*EXERCISE DATA*
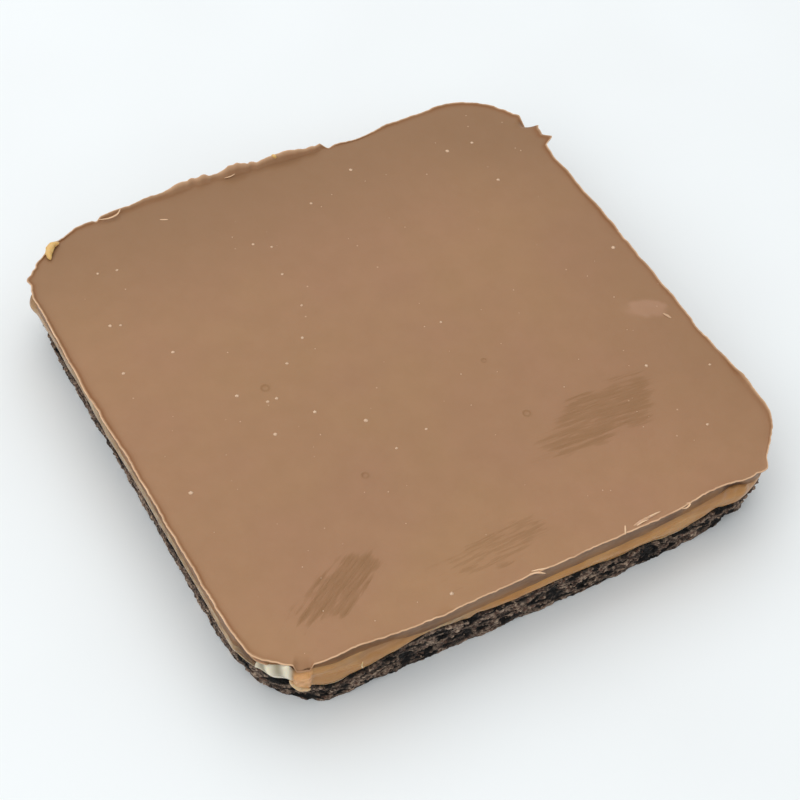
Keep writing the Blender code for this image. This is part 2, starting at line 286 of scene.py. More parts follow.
# Facets: columns round the slab, and rows up each layer's side.
BROWNIE_COLUMNS = 2000
BROWNIE_ROWS = 37
CARAMEL_COLUMNS = 1200
CARAMEL_ROWS = 26
CHOCOLATE_COLUMNS = 1200
BAND_ROWS = 12
TOP_ROWS = 22
MARK_CUTS = 9
# Points closer than this are one.
SAME_PLACE = 0.001 * MM
SLIVER_SIDES = 10
SLIVER_STEPS = 18

# The chocolate's rim in section, as (inset, drop from the crest, share of the pale lip at the front, and
# elsewhere, where the lip is wider).
LIP_SECTION = (
    (0.30, 0.95, 0.0, 0.0),
    (0.06, 0.60, 0.0, 0.0),
    (-0.10, 0.34, 0.2, 0.3),
    (-0.10, 0.12, 0.8, 1.0),
    (0.02, 0.00, 1.0, 1.0),
    (0.16, 0.03, 0.35, 0.5),
    (0.32, 0.14, 0.0, 0.2),
)
# From the rim's inner foot to the level top, as (inset, share of the rim's height, dip under the level top,
# and how much painted shade darkens the inner slope just inside the rim).
SLOPE_SECTION = (
    (0.50, 0.45, 0.00, 1.0),
    (0.74, 0.16, 0.01, 0.9),
    (1.10, 0.03, 0.03, 0.45),
    (1.70, 0.00, 0.03, 0.10),
    (2.80, 0.00, 0.01, 0.0),
    (4.60, 0.00, 0.00, 0.0),
    (7.00, 0.00, 0.00, 0.0),
    (9.85, 0.00, 0.00, 0.0),
)

# The camera looks down on the near left corner.
CAMERA_AZIMUTH = -33.75
CAMERA_ELEVATION = 50.04
CAMERA_ROLL = 5.748
CAMERA_DISTANCE = 484 * MM
CAMERA_TARGET = (-7.49 * MM, -15.40 * MM, 22 * MM)
CAMERA_LENS = 87.6
CAMERA_SENSOR = 36

# The room, and its soft lights as (name, place, side, power).
FLOOR_REACH = 3
ROOM_COLOUR = (0.965, 0.99, 1.0, 1)
ROOM_STRENGTH = 0.735
LIGHTS = (("softbox", (0.15, 0.75, 1.30), 1.4, 6.0), ("fill", (-0.75, -0.25, 0.85), 0.9, 3.0))

# What the random draws start from.
SPECK_SEED = 7
CRUMB_SEED = 11

# Painted shade on the top, standing in for less light towards the back and the right, as (x, y, start,
# length, share): the direction it darkens in, where that starts and over what length, and how much it adds.
BACK_SHADE_STEPS = (
    (0, 1, -80 * MM, 50 * MM, 0.25),
    (1, 0, -75 * MM, 50 * MM, 0.10),
    (0, 1, 25 * MM, 50 * MM, 0.62),
    (1, 0, 35 * MM, 45 * MM, 0.35),
)


def linear(hex_colour):
    """An sRGB hex colour as linear red, green and blue."""
    channels = [int(hex_colour[i : i + 2], 16) / 255 for i in (0, 2, 4)]
    return tuple(c / 12.92 if c <= 0.04045 else ((c + 0.055) / 1.055) ** 2.4 for c in channels)


def length_property(name, description, millimetres):
    """A length that the user can change, in metres."""
    return bpy.props.FloatProperty(
        name=name,
        description=description,
        default=millimetres * MM,
        min=0,
        precision=5,
        unit="LENGTH",
        subtype="DISTANCE",
    )


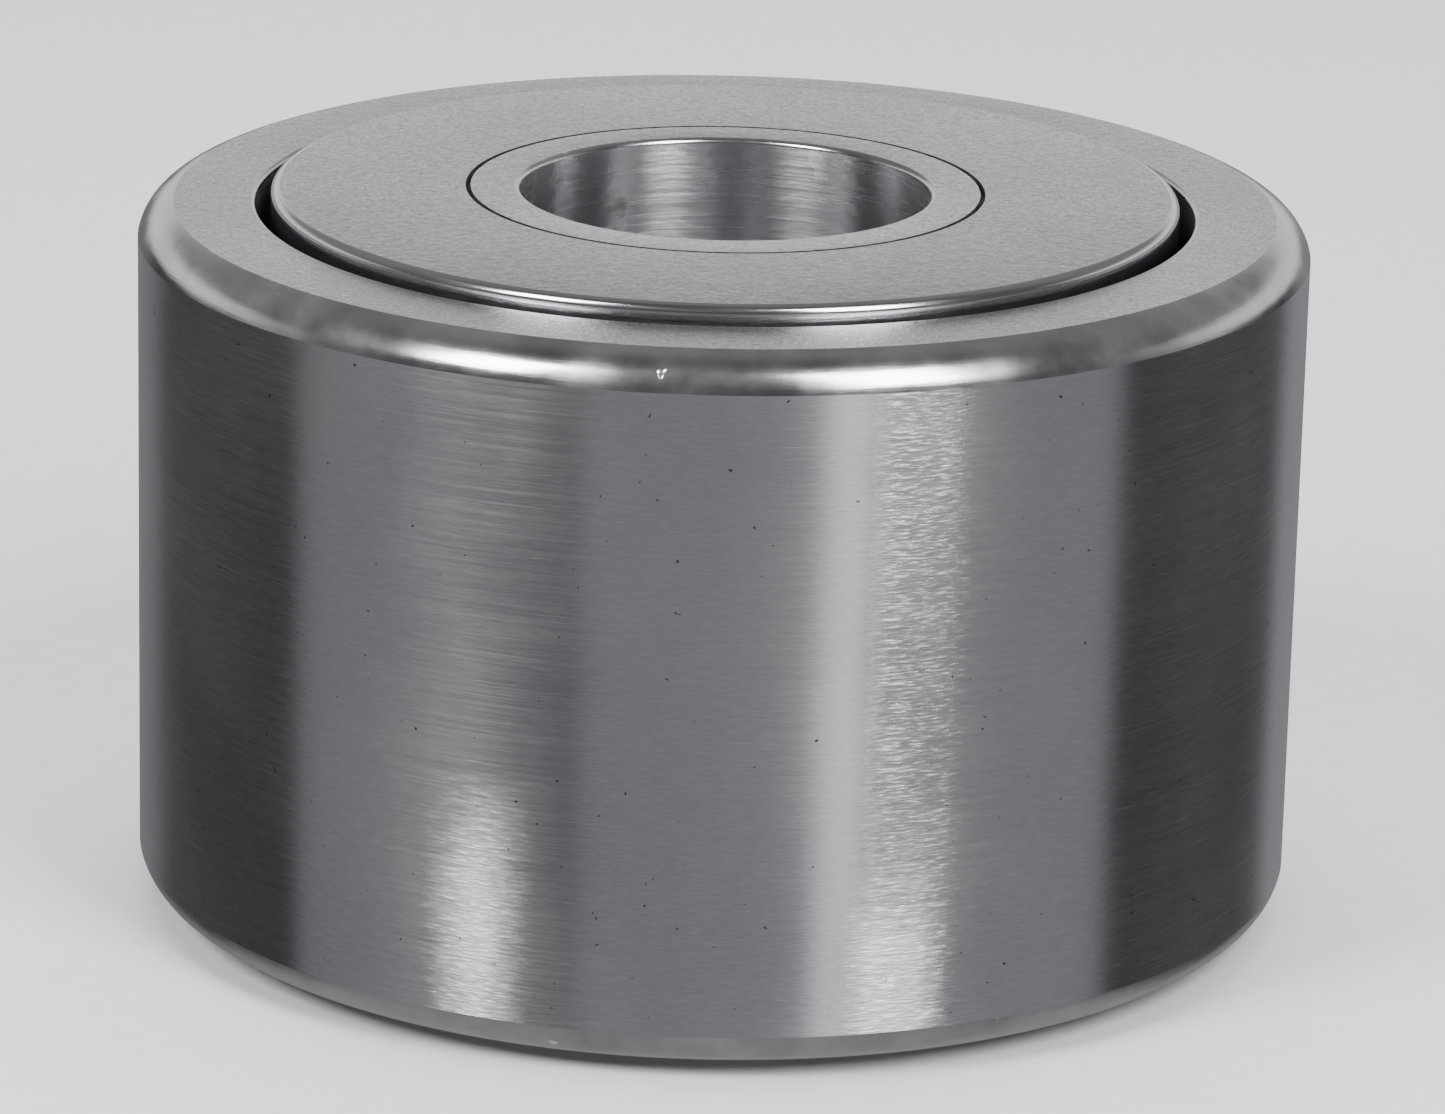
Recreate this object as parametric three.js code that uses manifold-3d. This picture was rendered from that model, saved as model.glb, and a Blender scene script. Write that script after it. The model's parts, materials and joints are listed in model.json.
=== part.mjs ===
// Yoke-type cam follower (track roller): a thick outer ring turns on caged needle rollers round a bored
// inner ring. Two end plates, pressed on the inner ring, hold the outer ring in place along the axis.
// Millimetres, +Z along the bearing's axis. The origin is on the axis, halfway along the width.
import * as THREE from "three";
import { mergeVertices } from "three/addons/utils/BufferGeometryUtils.js";
import Module from "manifold-3d";

const wasm = await Module();
wasm.setup();

// Driving dimensions: diameter, ring width and bore of a 2 1/2 inch roller.
const INCH = 25.4;
const ROLLER_DIAMETER = 2.5 * INCH;
const ROLLER_WIDTH = 1.5 * INCH;
const BORE_DIAMETER = 0.875 * INCH;
const PLATE_STAND_OUT = INCH / 32; // how far each end plate stands proud of the outer ring's face

const ROLLER_RADIUS = ROLLER_DIAMETER / 2;
const BORE_RADIUS = BORE_DIAMETER / 2;
const RING_HALF_WIDTH = ROLLER_WIDTH / 2;
const HALF_WIDTH = RING_HALF_WIDTH + PLATE_STAND_OUT; // to the faces that a yoke clamps

// Outer ring.
const RIM_ROUND = 1.9; // radius between the tread and the ring's faces
const RECESS_RADIUS = 0.8 * ROLLER_RADIUS; // counterbore that takes an end plate
const RECESS_EDGE = 0.25;
const RACEWAY_EDGE = 0.3;

// End plates.
const PLATE_GAP = INCH / 32; // running gap between an end plate and the outer ring's counterbore
const PLATE_RADIUS = RECESS_RADIUS - PLATE_GAP;
const PLATE_THICKNESS = 4.6;
const PLATE_ROUND = 0.5;
const PLATE_INNER_FACE = HALF_WIDTH - PLATE_THICKNESS;

// Inner ring.
const SEAT_RADIUS = 14.05; // shoulder that an end plate is pressed on
const INNER_RACEWAY_RADIUS = 15.5;
const BORE_EDGE = 0.3;
const SEAM_EDGE = 0.12; // broken edges that show as the thin line between inner ring and end plate
const PRESS_GAP = 0.03; // stands for the interference of the press fit, so that the two solids stay apart
const OIL_GROOVE_HALF_WIDTH = 2.0;
const OIL_GROOVE_DEPTH = 0.5;
const OIL_HOLE_RADIUS = 1.5;
const OIL_HOLE_FACETS = 16;

// Needle rollers and their cage.
const NEEDLE_COUNT = 18;
const NEEDLE_RADIUS = 2.25;
const NEEDLE_HALF_LENGTH = 12.0;
const NEEDLE_EDGE = 0.35;
const RACEWAY_CLEARANCE = 0.03;
const PITCH_RADIUS = INNER_RACEWAY_RADIUS + RACEWAY_CLEARANCE + NEEDLE_RADIUS;
const CAGE_INNER_RADIUS = 16.3;
const CAGE_OUTER_RADIUS = 19.3;
const CAGE_HALF_WIDTH = 13.8;
const POCKET_CLEARANCE = 0.1;

// Seal rings, which are also the thrust washers between an end plate and the counterbore's floor.
const SEAL_THICKNESS = 0.95;
const SEAL_PLAY = 0.1;
const SEAL_RADIAL_PLAY = 0.2;
const SEAL_LIP_HEIGHT = 0.9;
const SEAL_LIP_WIDTH = 0.35;
const RECESS_FLOOR = PLATE_INNER_FACE - SEAL_THICKNESS - 2 * SEAL_PLAY;

// Facets round a turned piece. Each count is a multiple of four, so the widest points lie on X and Y.
const RING_FACETS = 72;
const INNER_FACETS = 48;
const NEEDLE_FACETS = 12;
// A faceted bore is tightest at the middle of its facets: the outer raceway is opened up by that much.
const FACET_SAG = 1 / Math.cos(Math.PI / RING_FACETS);
const OUTER_RACEWAY_RADIUS = (PITCH_RADIUS + NEEDLE_RADIUS + RACEWAY_CLEARANCE) * FACET_SAG;

function finish(color, roughness, metalness) {
  return new THREE.MeshStandardMaterial({ color, roughness, metalness });
}

const material = {
  outerRing: finish(0x74757c, 0.28, 1.0),
  innerRing: finish(0xa9a8ac, 0.32, 1.0),
  endPlate: finish(0x9c9ca3, 0.42, 1.0),
  needle: finish(0xb4b5b9, 0.15, 1.0),
  cage: finish(0x8d8a84, 0.5, 1.0),
  seal: finish(0x17191c, 0.6, 0.0),
};

const point = (radius, z) => new THREE.Vector2(radius, z);

// Points of a rounded corner, turning from one angle to the other about its centre, in degrees.
function corner(centreRadius, centreZ, radius, from, to, steps = 4) {
  return Array.from({ length: steps + 1 }, (_, i) => {
    const angle = THREE.MathUtils.degToRad(from + ((to - from) * i) / steps);
    return point(centreRadius + radius * Math.cos(angle), centreZ + radius * Math.sin(angle));
  });
}

// A closed profile turned about Z. The profile runs anticlockwise when radius points right and z up.
function turned(profile, facets) {
  const closed = [...profile, profile[0]];
  return new THREE.LatheGeometry(closed, facets).rotateX(Math.PI / 2);
}

function toSolid(geometry) {
  const bare = geometry.index ? geometry.toNonIndexed() : geometry.clone();
  bare.deleteAttribute("normal");
  bare.deleteAttribute("uv");
  const merged = mergeVertices(bare, 1e-3);
  return new wasm.Manifold(
    new wasm.Mesh({
      numProp: 3,
      vertProperties: new Float32Array(merged.attributes.position.array),
      triVerts: new Uint32Array(merged.index.array),
    }),
  );
}

function toGeometry(solid) {
  const mesh = solid.getMesh();
  return new THREE.BufferGeometry()
    .setAttribute("position", new THREE.BufferAttribute(mesh.vertProperties, 3))
    .setIndex(new THREE.BufferAttribute(mesh.triVerts, 1));
}

function named(name, geometry, look) {
  const mesh = new THREE.Mesh(geometry, look);
  mesh.name = name;
  return mesh;
}

// Mirrors the upper half of a profile below the middle plane, and joins the two.
function withLowerHalf(upper) {
  const lower = upper.map((p) => point(p.x, -p.y)).reverse();
  return [...lower, ...upper];
}

function outerRing() {
  const rimCentre = ROLLER_RADIUS - RIM_ROUND;
  const upper = [
    ...corner(rimCentre, RING_HALF_WIDTH - RIM_ROUND, RIM_ROUND, 0, 90),
    point(RECESS_RADIUS + RECESS_EDGE, RING_HALF_WIDTH),
    point(RECESS_RADIUS, RING_HALF_WIDTH - RECESS_EDGE),
    point(RECESS_RADIUS, RECESS_FLOOR),
    point(OUTER_RACEWAY_RADIUS + RACEWAY_EDGE, RECESS_FLOOR),
    point(OUTER_RACEWAY_RADIUS, RECESS_FLOOR - RACEWAY_EDGE),
  ];
  return named("outer_ring", turned(withLowerHalf(upper), RING_FACETS), material.outerRing);
}

function innerRing() {
  const grooveRadius = BORE_RADIUS + OIL_GROOVE_DEPTH;
  const upper = [
    point(INNER_RACEWAY_RADIUS, PLATE_INNER_FACE - PRESS_GAP),
    point(SEAT_RADIUS, PLATE_INNER_FACE - PRESS_GAP),
    point(SEAT_RADIUS, HALF_WIDTH - SEAM_EDGE),
    point(SEAT_RADIUS - SEAM_EDGE, HALF_WIDTH),
    ...corner(BORE_RADIUS + BORE_EDGE, HALF_WIDTH - BORE_EDGE, BORE_EDGE, 90, 180, 2),
    point(BORE_RADIUS, OIL_GROOVE_HALF_WIDTH + OIL_GROOVE_DEPTH),
    point(grooveRadius, OIL_GROOVE_HALF_WIDTH),
  ];
  const ring = toSolid(turned(withLowerHalf(upper), INNER_FACETS));
  const depth = 2 * INNER_RACEWAY_RADIUS;
  const drill = new THREE.CylinderGeometry(OIL_HOLE_RADIUS, OIL_HOLE_RADIUS, depth, OIL_HOLE_FACETS);
  drill.rotateZ(Math.PI / 2).translate(INNER_RACEWAY_RADIUS, 0, 0);
  return named("inner_ring", toGeometry(ring.subtract(toSolid(drill))), material.innerRing);
}

// An end plate with its outer face up. The lower one is the same plate, turned over.
function endPlate(name) {
  const boreRadius = SEAT_RADIUS + PRESS_GAP;
  const profile = [
    point(PLATE_RADIUS - SEAM_EDGE, PLATE_INNER_FACE),
    point(PLATE_RADIUS, PLATE_INNER_FACE + SEAM_EDGE),
    ...corner(PLATE_RADIUS - PLATE_ROUND, HALF_WIDTH - PLATE_ROUND, PLATE_ROUND, 0, 90, 3),
    point(boreRadius + SEAM_EDGE, HALF_WIDTH),
    point(boreRadius, HALF_WIDTH - SEAM_EDGE),
    point(boreRadius, PLATE_INNER_FACE),
  ];
  return named(name, turned(profile, INNER_FACETS), material.endPlate);
}

// A flat ring on the counterbore's floor, with a lip that stands up in the gap round the end plate.
function sealRing(name) {
  const bottom = RECESS_FLOOR + SEAL_PLAY;
  const top = bottom + SEAL_THICKNESS;
  const outside = RECESS_RADIUS - SEAL_PLAY;
  const inside = INNER_RACEWAY_RADIUS + SEAL_RADIAL_PLAY;
  const profile = [
    point(inside, bottom),
    point(outside, bottom),
    point(outside, top + SEAL_LIP_HEIGHT),
    point(outside - SEAL_LIP_WIDTH, top + SEAL_LIP_HEIGHT),
    point(outside - SEAL_LIP_WIDTH, top),
    point(inside, top),
  ];
  return named(name, turned(profile, RING_FACETS), material.seal);
}

function needleGeometry() {
  const profile = [
    point(0, -NEEDLE_HALF_LENGTH),
    point(NEEDLE_RADIUS - NEEDLE_EDGE, -NEEDLE_HALF_LENGTH),
    point(NEEDLE_RADIUS, -NEEDLE_HALF_LENGTH + NEEDLE_EDGE),
    point(NEEDLE_RADIUS, NEEDLE_HALF_LENGTH - NEEDLE_EDGE),
    point(NEEDLE_RADIUS - NEEDLE_EDGE, NEEDLE_HALF_LENGTH),
    point(0, NEEDLE_HALF_LENGTH),
  ];
  return new THREE.LatheGeometry(profile, NEEDLE_FACETS).rotateX(Math.PI / 2);
}

const needleAngle = (index) => (2 * Math.PI * index) / NEEDLE_COUNT;

function cage() {
  const sleeve = turned(
    [
      point(CAGE_INNER_RADIUS, -CAGE_HALF_WIDTH),
      point(CAGE_OUTER_RADIUS, -CAGE_HALF_WIDTH),
      point(CAGE_OUTER_RADIUS, CAGE_HALF_WIDTH),
      point(CAGE_INNER_RADIUS, CAGE_HALF_WIDTH),
    ],
    RING_FACETS,
  );
  const width = 2 * (NEEDLE_RADIUS + POCKET_CLEARANCE);
  const length = 2 * (NEEDLE_HALF_LENGTH + POCKET_CLEARANCE);
  let solid = toSolid(sleeve);
  for (let i = 0; i < NEEDLE_COUNT; i++) {
    const pocket = new THREE.BoxGeometry(2 * NEEDLE_RADIUS, width, length);
    pocket.translate(PITCH_RADIUS, 0, 0).rotateZ(needleAngle(i));
    solid = solid.subtract(toSolid(pocket));
  }
  return named("needle_cage", toGeometry(solid), material.cage);
}

function needles() {
  const geometry = needleGeometry();
  const set = new THREE.Group();
  for (let i = 0; i < NEEDLE_COUNT; i++) {
    const angle = needleAngle(i);
    const needle = named(`needle_${String(i + 1).padStart(2, "0")}`, geometry, material.needle);
    needle.position.set(PITCH_RADIUS * Math.cos(angle), PITCH_RADIUS * Math.sin(angle), 0);
    needle.rotation.z = angle;
    set.add(needle);
  }
  return set;
}

// Turns a piece made for the upper end over, for the lower end.
function turnedOver(mesh) {
  mesh.rotation.x = Math.PI;
  return mesh;
}

const camFollower = new THREE.Group();
camFollower.add(outerRing(), innerRing(), cage(), needles());
camFollower.add(endPlate("end_plate_upper"), turnedOver(endPlate("end_plate_lower")));
camFollower.add(sealRing("seal_ring_upper"), turnedOver(sealRing("seal_ring_lower")));

export default camFollower;
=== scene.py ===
"""Yoke-type cam follower: fine turned pieces in ground steel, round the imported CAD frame.

Lengths are in metres, and +Z is the roller's axis.
"""
import json
import math

import bmesh
import bpy
from mathutils import Matrix, Vector


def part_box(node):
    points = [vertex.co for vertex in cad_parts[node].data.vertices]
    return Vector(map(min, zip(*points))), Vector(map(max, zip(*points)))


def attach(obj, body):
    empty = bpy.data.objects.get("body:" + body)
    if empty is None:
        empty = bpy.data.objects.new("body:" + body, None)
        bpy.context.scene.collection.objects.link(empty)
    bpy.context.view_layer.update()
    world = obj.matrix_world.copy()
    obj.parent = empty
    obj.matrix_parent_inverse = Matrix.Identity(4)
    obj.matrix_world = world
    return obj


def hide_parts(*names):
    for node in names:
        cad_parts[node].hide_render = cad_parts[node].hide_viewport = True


MM = 0.001
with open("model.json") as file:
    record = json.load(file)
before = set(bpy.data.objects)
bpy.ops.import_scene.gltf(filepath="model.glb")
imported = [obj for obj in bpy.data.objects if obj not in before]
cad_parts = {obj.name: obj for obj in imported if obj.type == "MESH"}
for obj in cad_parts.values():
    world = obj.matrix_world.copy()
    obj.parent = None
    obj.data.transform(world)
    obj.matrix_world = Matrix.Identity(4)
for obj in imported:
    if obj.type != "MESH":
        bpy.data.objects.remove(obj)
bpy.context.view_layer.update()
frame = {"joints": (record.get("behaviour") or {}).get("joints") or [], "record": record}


# Sizes, read off the frame.
def radius_of(node):
    """The radius of a node that is centred on the axis."""
    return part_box(node)[1].x


def top_of(node):
    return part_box(node)[1].z


ROLLER_RADIUS = radius_of("outer_ring")
RING_TOP = top_of("outer_ring")
PLATE_RADIUS = radius_of("end_plate_upper")
PLATE_TOP = top_of("end_plate_upper")
PLATE_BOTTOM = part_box("end_plate_upper")[0].z
RACEWAY_RADIUS = radius_of("inner_ring")
SEAL_RADIUS = radius_of("seal_ring_upper")
SEAL_TOP = top_of("seal_ring_upper")
SEAL_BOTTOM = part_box("seal_ring_upper")[0].z
CAGE_RADIUS = radius_of("needle_cage")
CAGE_TOP = top_of("needle_cage")
NEEDLE_TOP = top_of("needle_01")
NEEDLE_JOINTS = [joint for joint in frame["joints"] if joint["name"].startswith("needle_")]
PITCH_RADIUS = NEEDLE_JOINTS[0]["pos_m"][0]
NEEDLE_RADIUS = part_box("needle_01")[1].x - PITCH_RADIUS
NEEDLE_CLEARANCE = 0.03 * MM
OUTER_RACEWAY_RADIUS = PITCH_RADIUS + NEEDLE_RADIUS + NEEDLE_CLEARANCE

# Sizes that a box doesn't show, as in the part's source.
BORE_RADIUS = 11.1125 * MM
SEAT_RADIUS = 14.05 * MM
RECESS_RADIUS = 0.8 * ROLLER_RADIUS
RECESS_FLOOR = SEAL_BOTTOM - 0.1 * MM
CAGE_INNER_RADIUS = 16.3 * MM
RIM_ROUND = 1.9 * MM
PRESS_GAP = 0.03 * MM

# The open seam between the inner ring and an end plate.
SEAM_WIDTH = 0.24 * MM
SEAM_DEPTH = 0.4 * MM

RING_SEGMENTS = 320
INNER_SEGMENTS = 256
NEEDLE_SEGMENTS = 48
MERGE_DISTANCE = 1e-8

# An edge stays sharp where its two faces differ by more than this, in degrees.
SHARP_ANGLE = 35

UPSIDE_DOWN = Matrix.Rotation(math.pi, 4, "X")


# ---------- Turned shapes ----------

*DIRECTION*
Start at the line with "Recreate this object" and stop after the line with "const PLATE_INNER_FACE = HALF_WIDTH". Repeat exactly the lines in that range.

*EXERCISE SOLUTION*
Recreate this object as parametric three.js code that uses manifold-3d. This picture was rendered from that model, saved as model.glb, and a Blender scene script. Write that script after it. The model's parts, materials and joints are listed in model.json.
=== part.mjs ===
// Yoke-type cam follower (track roller): a thick outer ring turns on caged needle rollers round a bored
// inner ring. Two end plates, pressed on the inner ring, hold the outer ring in place along the axis.
// Millimetres, +Z along the bearing's axis. The origin is on the axis, halfway along the width.
import * as THREE from "three";
import { mergeVertices } from "three/addons/utils/BufferGeometryUtils.js";
import Module from "manifold-3d";

const wasm = await Module();
wasm.setup();

// Driving dimensions: diameter, ring width and bore of a 2 1/2 inch roller.
const INCH = 25.4;
const ROLLER_DIAMETER = 2.5 * INCH;
const ROLLER_WIDTH = 1.5 * INCH;
const BORE_DIAMETER = 0.875 * INCH;
const PLATE_STAND_OUT = INCH / 32; // how far each end plate stands proud of the outer ring's face

const ROLLER_RADIUS = ROLLER_DIAMETER / 2;
const BORE_RADIUS = BORE_DIAMETER / 2;
const RING_HALF_WIDTH = ROLLER_WIDTH / 2;
const HALF_WIDTH = RING_HALF_WIDTH + PLATE_STAND_OUT; // to the faces that a yoke clamps

// Outer ring.
const RIM_ROUND = 1.9; // radius between the tread and the ring's faces
const RECESS_RADIUS = 0.8 * ROLLER_RADIUS; // counterbore that takes an end plate
const RECESS_EDGE = 0.25;
const RACEWAY_EDGE = 0.3;

// End plates.
const PLATE_GAP = INCH / 32; // running gap between an end plate and the outer ring's counterbore
const PLATE_RADIUS = RECESS_RADIUS - PLATE_GAP;
const PLATE_THICKNESS = 4.6;
const PLATE_ROUND = 0.5;
const PLATE_INNER_FACE = HALF_WIDTH - PLATE_THICKNESS;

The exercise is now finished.